Cost Segregation: Accelerating the Deductions
Standard 27.5-year depreciation is useful. Cost segregation makes it significantly more powerful by accelerating it. A cost segregation study is an engineering-based tax analysis that breaks a property down into its component parts — building structure, mechanical systems, fixtures, land improvements, personal property — and reclassifies shorter-lived components to 5-, 7-, or 15-year depreciation schedules.
Components like carpeting, appliances, certain electrical systems, and landscaping can often be reclassified to shorter depreciable lives. When combined with bonus depreciation provisions (which allow accelerated write-offs in the year of acquisition), cost segregation can generate a large front-loaded depreciation deduction in the first year of ownership.
A Simplified Example
Assume a sponsor acquires an apartment complex for $8 million, with $6.5 million allocated to the depreciable building. Standard 27.5-year depreciation would generate roughly $236,000 per year in deductions. A cost segregation study might reclassify $1.5 million of that value to 5-7 year property, generating a much larger deduction in year one — particularly if bonus depreciation is applied to that reclassified amount. As a passive investor with a 10% stake, your proportionate share of that front-loaded deduction could be substantial relative to your initial investment.
Passive Activity Rules: How Losses Flow Through
Depreciation deductions from a syndication flow through to investors via the K-1, which is the tax form you receive annually as a limited partner. These losses are classified as passive losses under IRS rules — meaning they can only be used to offset passive income, not active income like your salary or business earnings. This is an important distinction.
If you have other passive income — from other syndications, rental properties, limited partnership interests — the passive losses from real estate can directly offset those earnings and reduce your tax bill. If you do not have other passive income in a given year, the passive losses are suspended and carry forward to future years, where they can offset future passive income or be fully released when the property is eventually sold.
The Real Estate Professional Exception
There is one notable exception to the passive loss limitation: taxpayers who qualify as "real estate professionals" under IRS rules can use real estate losses against active income, including W-2 wages. The qualification requires spending more than 750 hours per year in real estate activities, with real estate constituting more than 50% of your total working hours. This status is most common for spouses of high-income earners who work full-time in real estate — it is a meaningful tax planning opportunity but requires careful documentation and verification with a qualified tax advisor.

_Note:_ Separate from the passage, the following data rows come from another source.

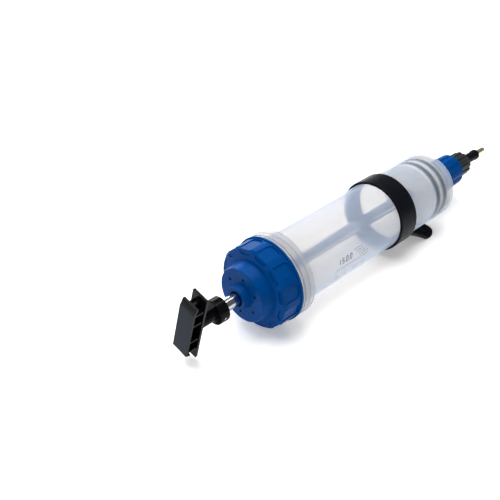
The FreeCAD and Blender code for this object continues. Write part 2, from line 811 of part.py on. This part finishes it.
def make_nozzle_body():
    gasket_start = D.neck_end + D.joint_gap
    flange_start = gasket_start + D.gasket_thickness
    body = turned("nozzle_body", CAP_FACE, [
        (D.spigot_start, D.nozzle_bore),
        (D.stem_socket_start, D.nozzle_bore),
        (D.stem_socket_start, D.stem_radius),
        (D.nozzle_end, D.stem_radius),
        (D.nozzle_end, D.nozzle_tube_radius),
        (D.flange_end, D.nozzle_tube_radius),
        (D.flange_end, D.flange_radius),
        (flange_start, D.flange_radius),
        (flange_start, D.spigot_radius),
        (D.spigot_start, D.spigot_radius),
    ])
    gasket = turned("nozzle_gasket", CAP_FACE, ring(gasket_start, flange_start, D.gasket_inner, D.gasket_outer))
    seal = turned("stem_seal_ring", CAP_FACE, ring(
        D.stem_socket_start, D.stem_start, D.o_ring_inner, D.stem_radius))
    return [body, gasket, seal]


def make_stem():
    stem = turned("nozzle_stem", CAP_FACE, [
        (D.stem_start, D.nozzle_bore),
        (D.nipple_socket_start, D.nozzle_bore),
        (D.nipple_socket_start, D.nipple_socket_radius),
        (D.stem_end, D.nipple_socket_radius),
        (D.stem_end, D.stem_collar_radius),
        (D.stem_collar_station, D.stem_collar_radius),
        (D.stem_collar_station, D.stem_radius),
        (D.stem_start, D.stem_radius),
    ])
    nipple = turned("brass_nipple", CAP_FACE, [
        (D.nipple_socket_start, D.nipple_bore),
        (D.tip_reach, D.nipple_bore),
        (D.tip_reach, D.nipple_radius - D.nipple_edge),
        (D.tip_reach - D.nipple_edge, D.nipple_radius),
        (D.nipple_collar_end, D.nipple_radius),
        (D.nipple_collar_end, D.nipple_collar_radius),
        (D.stem_end, D.nipple_collar_radius),
        (D.stem_end, D.nipple_socket_radius),
        (D.nipple_socket_start, D.nipple_socket_radius),
    ])
    return [stem, nipple]


def make_lock():
    grip_start = D.nozzle_end + D.joint_gap
    grip_end = grip_start + D.grip_ring_length
    grip = turned("grip_ring", CAP_FACE, [
        (grip_start, D.stem_radius + D.joint_gap),
        (grip_end, D.stem_radius + D.joint_gap),
        (grip_end, D.grip_ring_radius - D.grip_ring_length / 2),
        (grip_start, D.grip_ring_radius),
    ])
    lock = turned("lock_ring", CAP_FACE, [
        (D.lock_start, D.lock_bore),
        (D.lock_ring_seat, D.lock_bore),
        (D.lock_ring_seat, D.lock_nose_bore),
        (D.lock_end, D.lock_nose_bore),
        (D.lock_end, D.lock_radius),
        (D.lock_start, D.lock_radius),
    ])
    round_edges(lock, "lock_edges", D.lock_edge,
                ring_edge((D.lock_end, D.lock_radius), (D.lock_start, D.lock_radius)))
    circle = D.lock_radius + D.lock_notch_radius - D.lock_notch_depth
    drill_ring(lock, "lock_notches", circle, D.lock_notch_radius, D.lock_lobe_count)
    return [grip, lock]


# ---------------------------------------------------------------- check and write

def check_document():
    for thing in doc.Objects:
        if "Invalid" in thing.State or "Error" in thing.State:
            raise RuntimeError("%s is %s" % (thing.Name, thing.State))


def write_parts(parts):
    os.makedirs("parts", exist_ok=True)
    for part in parts:
        if part.Shape.isNull() or not part.Shape.isValid():
            raise RuntimeError("%s has no valid shape" % part.Label)
        part.Shape.exportStep("parts/%s.step" % part.Label)
        box = part.Shape.BoundBox
        print("%-20s solids %d  volume %9.0f  x %7.1f %7.1f  z %6.1f %6.1f" % (
            part.Label, len(part.Shape.Solids), part.Shape.Volume, box.XMin, box.XMax, box.ZMin, box.ZMax))


def main():
    parts = [make_barrel(), make_band(), make_rear_cap()]
    parts += make_cap_fittings()
    parts += make_plunger()
    parts.append(make_nozzle_nut())
    parts += make_nozzle_body()
    parts += make_stem()
    parts += make_lock()
    doc.recompute()
    check_document()
    write_parts(parts)


main()
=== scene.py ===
"""Looks of the hand vacuum pump: finished materials, soft edges, printed scale, floor, light and camera."""
import math

import bpy
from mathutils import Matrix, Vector


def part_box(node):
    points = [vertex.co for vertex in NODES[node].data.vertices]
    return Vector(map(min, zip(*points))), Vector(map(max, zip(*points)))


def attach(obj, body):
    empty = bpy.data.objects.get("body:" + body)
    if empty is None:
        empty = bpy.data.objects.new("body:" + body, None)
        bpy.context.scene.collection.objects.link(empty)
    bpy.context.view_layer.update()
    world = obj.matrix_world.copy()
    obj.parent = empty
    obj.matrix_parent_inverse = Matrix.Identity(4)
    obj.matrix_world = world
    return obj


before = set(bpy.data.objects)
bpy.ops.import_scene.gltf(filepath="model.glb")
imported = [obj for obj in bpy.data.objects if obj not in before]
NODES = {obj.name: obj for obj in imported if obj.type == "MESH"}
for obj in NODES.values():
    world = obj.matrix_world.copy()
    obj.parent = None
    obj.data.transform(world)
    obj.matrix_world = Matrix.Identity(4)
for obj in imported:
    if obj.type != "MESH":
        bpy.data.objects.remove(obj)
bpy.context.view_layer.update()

MM = 0.001

# Places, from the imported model. Stations run along the pump in mm from the face of its rear cap.
MOUTH_STATION = 25.2
BARREL_LOW, BARREL_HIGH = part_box("barrel")
AXIS_Z = (BARREL_LOW.z + BARREL_HIGH.z) / 2
BARREL_RADIUS = 45 * MM


def station_x(station):
    """X of a station in mm along the pump."""
    return BARREL_LOW.x + (station - MOUTH_STATION) * MM


def on_pump(station, radius, angle):
    """A point at a station in mm, a radius in metres and an angle in degrees from the top towards -Y."""
    turn = math.radians(angle)
    return Vector((station_x(station), -radius * math.sin(turn), AXIS_Z + radius * math.cos(turn)))


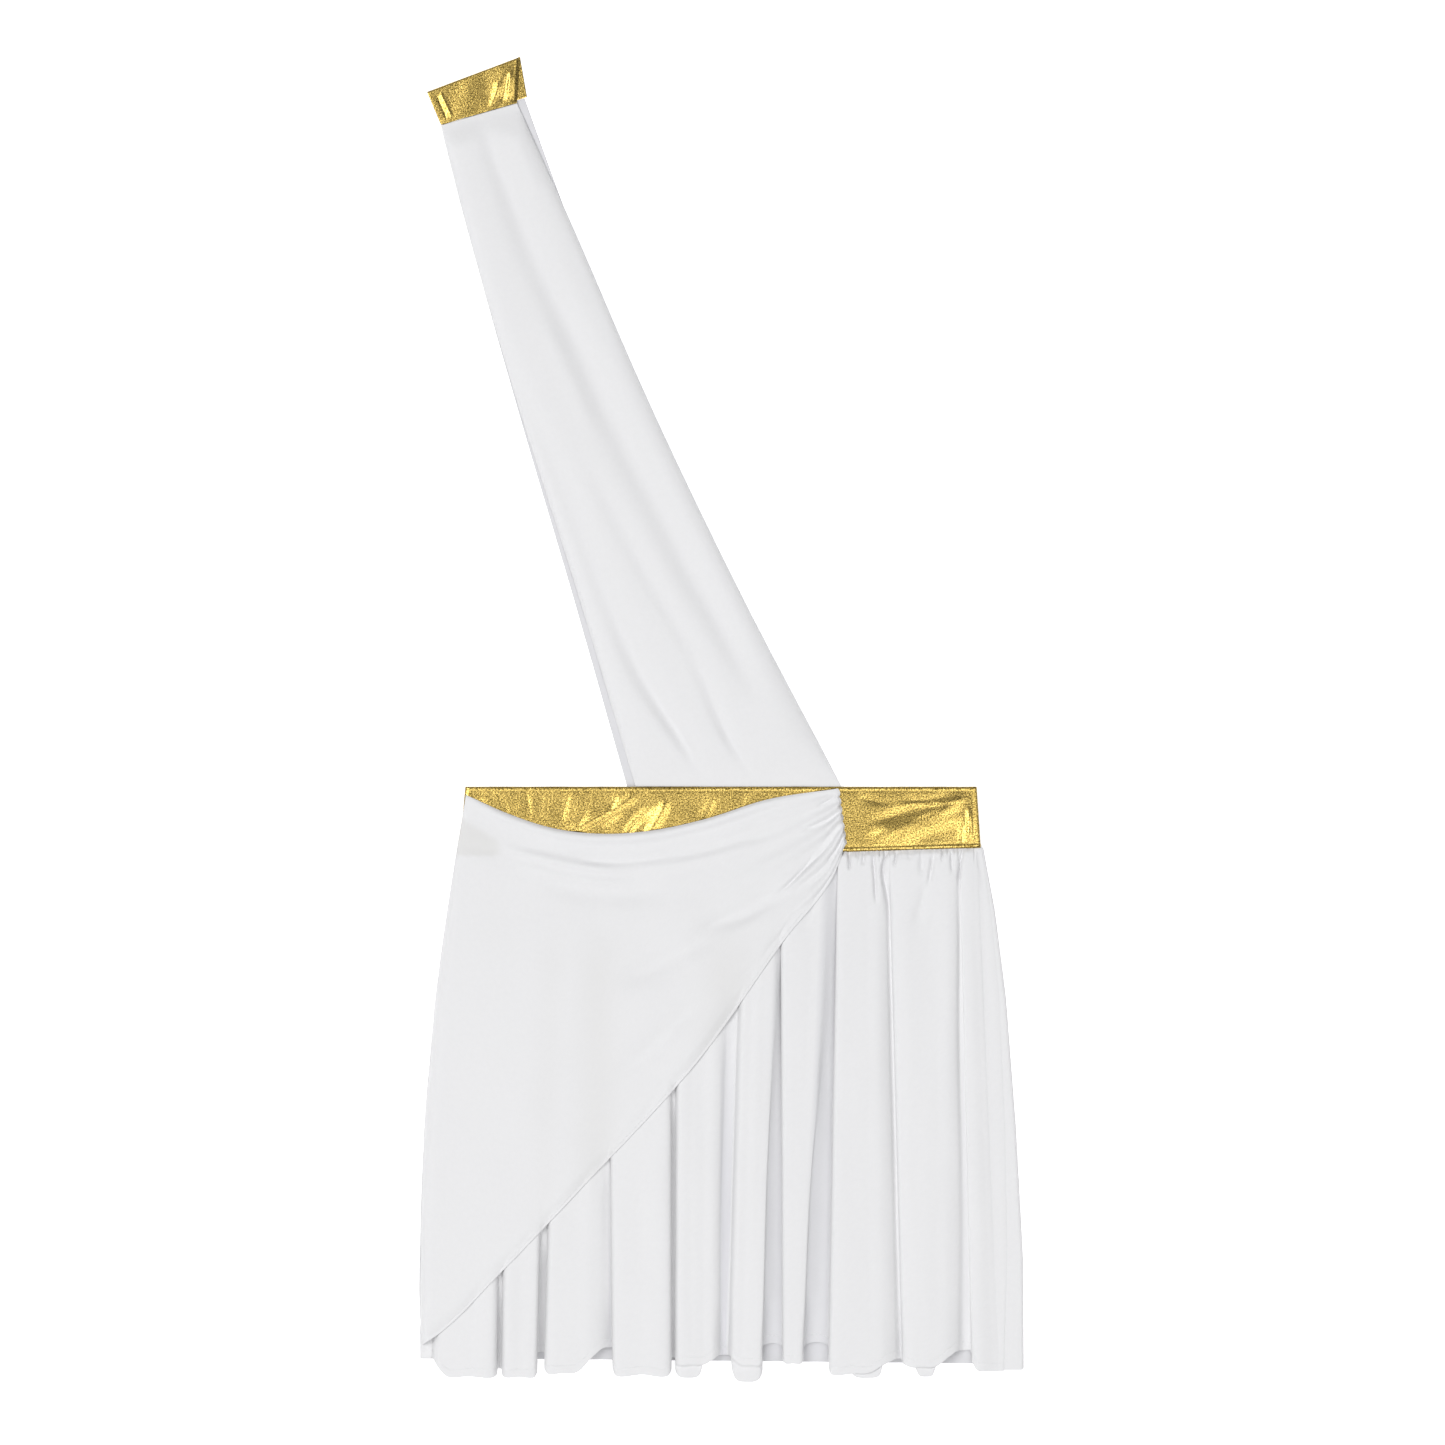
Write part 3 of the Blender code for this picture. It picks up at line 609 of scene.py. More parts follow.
def skirt_front_points():
    """The front panel from under the band to its hem, then the rows that hang out below the hem."""
    upper = spaced((0.0, 20.0, 0.9), (20.0, 60.0, 2.2), (60.0, SKIRT_DEPTH, 7.5)) / SKIRT_DEPTH
    hem_rows = spaced((HEM_DEPTH + 1.5, HEM_DEPTH - 1.5, 0.6), (HEM_DEPTH - 1.5, 0.0, 1.1))
    stations = np.array(fold_stations(1.0))
    gaps = np.linalg.norm(np.diff(stations[:, :2], axis=0), axis=1)
    middles = (stations[1:, 0] + stations[:-1, 0]) / 2
    sizes = [[step for start, step in COLUMN_STEPS if x > start][-1] for x in middles]
    steps = [max(2, math.ceil(gap / size)) for gap, size in zip(gaps, sizes)]
    grid = []
    for share in upper:
        x, z, hem = through(fold_stations(share), steps).T
        top = band_low_y(x) + UNDER_BAND
        grid.append(np.stack([x, mix(top, hem + hem_rows[0], share), z, hem], axis=-1))
    x, z, hem = through(fold_stations(1.0), steps).T
    for distance in hem_rows[1:]:
        grid.append(np.stack([x, hem + distance, z, hem], axis=-1))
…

Depreciation Recapture at Sale
Depreciation benefits come with a future cost that investors need to understand: depreciation recapture. When a property is sold, the IRS taxes the accumulated depreciation at a rate up to 25% — the "unrecaptured Section 1250 gain" rate. This is higher than the long-term capital gains rate for many investors.
Well-structured syndications account for this in their return projections. Understanding that your total return at sale will be reduced by the recapture tax on depreciation helps you model the deal accurately. That said, many investors still prefer to take the upfront depreciation benefit — it represents a time-value-of-money advantage, and in some cases a 1031 exchange into a new property can defer the recapture indefinitely.
The K-1: What to Expect and When
As a passive investor in a syndication, you will receive a Schedule K-1 (Form 1065) for each deal in which you participate. The K-1 reports your proportionate share of the entity's income, deductions, credits, and losses for the year. Your CPA uses this form to prepare your individual tax return.
There are two things to know about K-1s that often frustrate investors. First, they are frequently issued late. Partnership returns are typically due in March (with an extension available to September), which means your K-1 may arrive after the standard April 15 individual filing deadline. Many passive real estate investors file for an automatic extension to accommodate this. Second, the K-1 numbers can look counterintuitive — showing a loss even in a year when you received distributions. That combination is usually evidence that depreciation is working as intended.
1031 Exchange Considerations
Sponsors who sell a property can, in some cases, structure a 1031 exchange at the entity level — rolling the proceeds into a new acquisition and deferring the taxable gain. Investors who participate in a 1031 exchange defer their own tax liability alongside the sponsor. Not all syndications offer this option, as it requires investor consensus and careful timing, but it is worth asking about when evaluating a deal's exit strategy.
Zencore Realty structures its acquisitions with tax efficiency in mind. We work with qualified tax professionals to execute cost segregation studies on appropriate acquisitions and communicate the tax implications to investors clearly and in advance. If you want to understand the full picture — distributions, tax benefits, and projected after-tax returns — start with a conversation.
Join Our Investor NetworkHow Tax Benefits Affect Your Real Return
When evaluating a syndication, the projected cash-on-cash return is only part of the story. The after-tax return — accounting for the tax shield from depreciation — is often meaningfully higher. An investor in a 37% marginal tax bracket receiving $10,000 in distributions that are fully shielded by depreciation effectively receives a significantly better after-tax yield than a comparable investment generating $10,000 in fully taxable income.
This is why high-income accredited investors in upper tax brackets often find real estate syndications disproportionately attractive compared to other asset classes. The combination of cash distributions, equity appreciation, and tax efficiency — when the deal is well-structured and well-executed — creates a compelling after-tax return profile that is difficult to replicate through stocks, bonds, or REITs.
The math is meaningful. The vehicle works. The key, as always, is the quality of the operator executing the strategy. A tax benefit attached to a poorly underwritten deal is not a benefit — it is a consolation prize. The tax advantages work best when the underlying investment is already sound.